In Spain , the first time I entered Extremadura, in the Spanish hinterland, I felt almost at home. It was the first time that a Spanish landscape spoke to me as if I had come from it. This vast expanse of isolated, stony, barren cattle country, is hot in summer, freezing in winter and its name means what it is: extremely hard . It can simultaneously uplift and oppress.

“Annihilation is an existential fear: the common – and sharply overdrawn –fear that some part of you dies when you stop making art. And it’s true. Non-artists may not understand that, but artists themselves (especially artists who are stuck) understand it too well.” *

As I said, the hinterland can lift you up or oppress.

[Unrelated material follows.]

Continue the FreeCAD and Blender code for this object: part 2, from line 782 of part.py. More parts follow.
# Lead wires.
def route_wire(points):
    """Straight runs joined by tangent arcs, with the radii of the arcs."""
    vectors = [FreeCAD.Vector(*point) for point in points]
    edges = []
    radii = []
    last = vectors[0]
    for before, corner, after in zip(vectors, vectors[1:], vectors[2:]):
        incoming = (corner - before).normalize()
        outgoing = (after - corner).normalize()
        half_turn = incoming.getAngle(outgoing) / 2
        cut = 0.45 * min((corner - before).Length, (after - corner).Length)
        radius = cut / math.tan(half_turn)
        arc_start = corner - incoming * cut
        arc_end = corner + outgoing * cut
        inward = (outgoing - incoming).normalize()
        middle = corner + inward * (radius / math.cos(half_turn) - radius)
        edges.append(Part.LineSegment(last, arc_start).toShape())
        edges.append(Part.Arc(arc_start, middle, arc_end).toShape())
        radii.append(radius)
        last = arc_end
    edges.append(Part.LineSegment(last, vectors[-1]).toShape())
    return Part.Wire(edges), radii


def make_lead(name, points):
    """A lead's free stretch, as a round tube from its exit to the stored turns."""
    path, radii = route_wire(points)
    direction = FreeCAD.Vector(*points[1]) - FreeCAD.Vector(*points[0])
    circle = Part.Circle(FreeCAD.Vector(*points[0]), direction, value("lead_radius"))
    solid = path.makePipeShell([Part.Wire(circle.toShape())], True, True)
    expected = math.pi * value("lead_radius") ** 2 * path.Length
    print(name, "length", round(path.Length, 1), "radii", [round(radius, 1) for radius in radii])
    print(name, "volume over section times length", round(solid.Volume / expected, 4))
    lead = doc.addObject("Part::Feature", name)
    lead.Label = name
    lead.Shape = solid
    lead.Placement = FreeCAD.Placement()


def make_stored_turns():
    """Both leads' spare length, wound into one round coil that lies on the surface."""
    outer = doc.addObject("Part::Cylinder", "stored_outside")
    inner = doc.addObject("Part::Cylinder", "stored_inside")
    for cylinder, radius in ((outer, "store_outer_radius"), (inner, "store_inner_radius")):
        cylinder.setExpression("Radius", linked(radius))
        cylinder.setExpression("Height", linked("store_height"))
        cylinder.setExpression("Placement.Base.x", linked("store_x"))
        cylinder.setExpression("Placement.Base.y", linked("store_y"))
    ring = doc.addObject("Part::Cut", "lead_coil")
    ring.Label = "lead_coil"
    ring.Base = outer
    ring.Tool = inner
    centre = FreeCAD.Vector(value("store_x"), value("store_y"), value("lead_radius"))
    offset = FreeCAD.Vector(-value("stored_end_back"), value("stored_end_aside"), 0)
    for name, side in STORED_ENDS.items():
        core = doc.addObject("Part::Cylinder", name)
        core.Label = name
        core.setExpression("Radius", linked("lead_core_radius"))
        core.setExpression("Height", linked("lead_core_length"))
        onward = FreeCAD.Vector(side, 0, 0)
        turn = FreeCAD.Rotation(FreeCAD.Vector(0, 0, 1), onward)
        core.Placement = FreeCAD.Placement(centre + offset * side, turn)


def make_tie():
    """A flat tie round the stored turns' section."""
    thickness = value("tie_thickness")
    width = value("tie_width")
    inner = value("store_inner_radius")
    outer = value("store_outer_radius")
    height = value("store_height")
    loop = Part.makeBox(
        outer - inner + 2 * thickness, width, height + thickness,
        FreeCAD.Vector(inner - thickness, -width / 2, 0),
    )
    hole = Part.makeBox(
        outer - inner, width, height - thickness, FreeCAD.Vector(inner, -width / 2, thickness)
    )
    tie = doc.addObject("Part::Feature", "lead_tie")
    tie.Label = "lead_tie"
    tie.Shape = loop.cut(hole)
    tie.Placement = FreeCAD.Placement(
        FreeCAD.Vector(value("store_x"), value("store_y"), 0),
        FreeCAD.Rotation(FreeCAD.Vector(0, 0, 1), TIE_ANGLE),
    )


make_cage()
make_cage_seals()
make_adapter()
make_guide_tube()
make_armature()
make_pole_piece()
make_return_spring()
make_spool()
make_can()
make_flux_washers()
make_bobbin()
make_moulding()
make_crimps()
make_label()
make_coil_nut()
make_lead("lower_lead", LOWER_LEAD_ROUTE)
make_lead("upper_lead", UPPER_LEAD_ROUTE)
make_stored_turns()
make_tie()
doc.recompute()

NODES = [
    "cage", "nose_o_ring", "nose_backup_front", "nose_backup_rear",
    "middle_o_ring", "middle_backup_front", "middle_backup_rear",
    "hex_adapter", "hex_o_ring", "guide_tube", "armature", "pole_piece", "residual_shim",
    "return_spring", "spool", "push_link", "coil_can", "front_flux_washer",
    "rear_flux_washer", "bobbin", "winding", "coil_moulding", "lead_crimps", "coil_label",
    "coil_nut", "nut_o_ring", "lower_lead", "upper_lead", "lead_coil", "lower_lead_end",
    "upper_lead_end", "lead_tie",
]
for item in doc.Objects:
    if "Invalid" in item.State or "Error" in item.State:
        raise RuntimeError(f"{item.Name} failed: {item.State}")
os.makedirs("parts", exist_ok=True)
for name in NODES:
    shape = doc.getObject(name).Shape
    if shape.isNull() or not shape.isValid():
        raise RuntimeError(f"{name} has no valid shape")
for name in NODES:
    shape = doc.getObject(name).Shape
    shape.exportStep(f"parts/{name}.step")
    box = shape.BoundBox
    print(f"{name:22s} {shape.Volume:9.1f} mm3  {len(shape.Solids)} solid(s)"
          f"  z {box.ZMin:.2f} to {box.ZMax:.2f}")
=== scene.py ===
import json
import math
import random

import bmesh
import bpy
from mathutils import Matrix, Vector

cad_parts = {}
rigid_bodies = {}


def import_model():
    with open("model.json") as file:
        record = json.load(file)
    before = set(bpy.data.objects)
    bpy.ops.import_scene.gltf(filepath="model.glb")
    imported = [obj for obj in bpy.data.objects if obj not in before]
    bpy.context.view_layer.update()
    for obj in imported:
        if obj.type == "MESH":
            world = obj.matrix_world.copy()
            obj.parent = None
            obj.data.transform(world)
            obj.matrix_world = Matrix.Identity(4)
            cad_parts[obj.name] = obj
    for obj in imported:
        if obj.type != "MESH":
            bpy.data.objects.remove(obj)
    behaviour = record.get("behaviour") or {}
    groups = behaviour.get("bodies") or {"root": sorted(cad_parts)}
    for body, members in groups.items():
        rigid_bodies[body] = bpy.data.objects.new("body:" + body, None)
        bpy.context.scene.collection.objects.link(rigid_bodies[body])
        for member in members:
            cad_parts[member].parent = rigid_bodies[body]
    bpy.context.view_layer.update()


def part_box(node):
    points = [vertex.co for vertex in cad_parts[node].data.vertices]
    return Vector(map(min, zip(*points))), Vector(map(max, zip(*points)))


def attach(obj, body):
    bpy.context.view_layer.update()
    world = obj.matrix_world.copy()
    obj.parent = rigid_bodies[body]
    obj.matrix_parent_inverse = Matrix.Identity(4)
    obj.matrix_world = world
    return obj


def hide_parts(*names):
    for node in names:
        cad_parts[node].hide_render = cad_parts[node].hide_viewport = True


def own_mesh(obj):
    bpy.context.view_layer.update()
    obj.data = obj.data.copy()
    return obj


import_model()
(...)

I’m stuck. I’m blocked, distracted. I can’t make work. I can’t find a thread. The more that happens, the more I read, the more knowledge I have, the more I live, the more life lives ME, the more I feel weighed down in the immensity of everything. I’m lost in vast a hinterland, lost in the chaos and calculation of life. It’s too hard and too much and leaves me en blanco (in white). It’s a white that roars in my head and stops me making art.

So here I am, lost. With a hinterland that calls and challenges me to go on into the bareness, get scrapped by the rocks and feel the hardness. It is a long solitary passing under an unending sky, thinking all those thoughts, countering all that weight. And while I’m in there, when I can, in the very brief spells of seeing sense in that thunderous whiteness, I try and make art, any art, anything, just to keep me going.

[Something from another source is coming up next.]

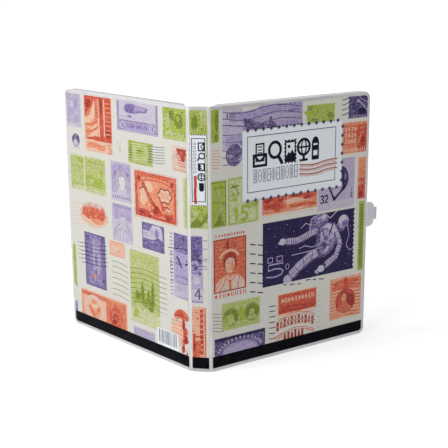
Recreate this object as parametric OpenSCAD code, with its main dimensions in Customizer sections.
// Stamp album: a polypropylene ring case that stands open on its bottom edge.
// Three moulded panels (back cover, spine, front cover) fold on two living hinges. Clear pockets over
// their outer faces hold a printed sheet, a ring mechanism on the spine holds stock leaves, and a
// hinged latch tab on the front cover closes over the back cover's fore-edge wall.
// +Z is up, +X is towards the front cover, +Y is towards the inside of the case. The origin is the
// middle of the spine's bottom edge. Each cover and leaf is drawn in a frame of its own, with X along
// it from its hinge and Y towards its inner face, and is then swung to its opening.

/* [Case] */
// Height of the case
case_h = 290; // [280:1:320]
// Width of a cover, from its hinge to its fore-edge
cover_w = 217; // [212:0.5:240]
// Distance between the two living hinges
hinge_gap = 22.3; // [22.3:0.1:26]
// Thickness of the moulded panels and walls
wall = 1.6; // [1.4:0.1:1.8]
// Radius of the covers' outer corners
corner_r = 8; // [5:0.5:12]
// Gap left between the two covers' wall edges when the case is shut
shut_gap = 0.7; // [0.6:0.1:2]

/* [Opening] */
// Angle that the back cover is opened from shut
back_open = 53; // [0:1:90]
// Angle that the front cover is opened from shut
front_open = 47; // [0:1:90]

/* [Pockets] */
// Thickness of the clear pocket film
film_t = 0.2; // [0.15:0.05:0.3]
// Thickness of the printed sheet
sheet_t = 0.25; // [0.2:0.05:0.35]
// Margin of bare shell around the printed sheet
sheet_margin = 4; // [3:0.5:8]

/* [Rings] */
// Radius of a ring, to the middle of its wire
ring_r = 6.5; // [6:0.1:6.8]
// Radius of the ring wire
wire_r = 1.1; // [0.9:0.1:1.2]
// Distance between neighbouring rings
ring_pitch = 108; // [80:1:108]
// Length of the ring rail
rail_len = 246; // [200:1:250]

/* [Leaves] */
// Height of a leaf
leaf_h = 270; // [250:1:274]
// Reach of a leaf from the middle of the rings
leaf_w = 198; // [180:1:200]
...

Though sometimes , I prefer to turn back on the inland and face the other way. I forget “art” and enjoy how my two year old daughter jumps on the bed. My life isn’t about “art”. No, art is about my life, which needs to be lived as interestingly as I can, and not alone.

Clara is re-enacting for me with expressions, toddler talk and gestures, how she waited for the waves to come in to her feet before she jumped over them at the beach on the weekend. It was the world’s greatest, most joyful discovery – we had driven to the coast to see the sea.

*Art and Fear: Observations on the perils (and rewards) or artmaking. David Bayles and Ted Orland

Post Note: I have since discovered that “Extremamdura” actually comes from the land at the extreme end of the river Duero, but I like my ill-founded translation anyway.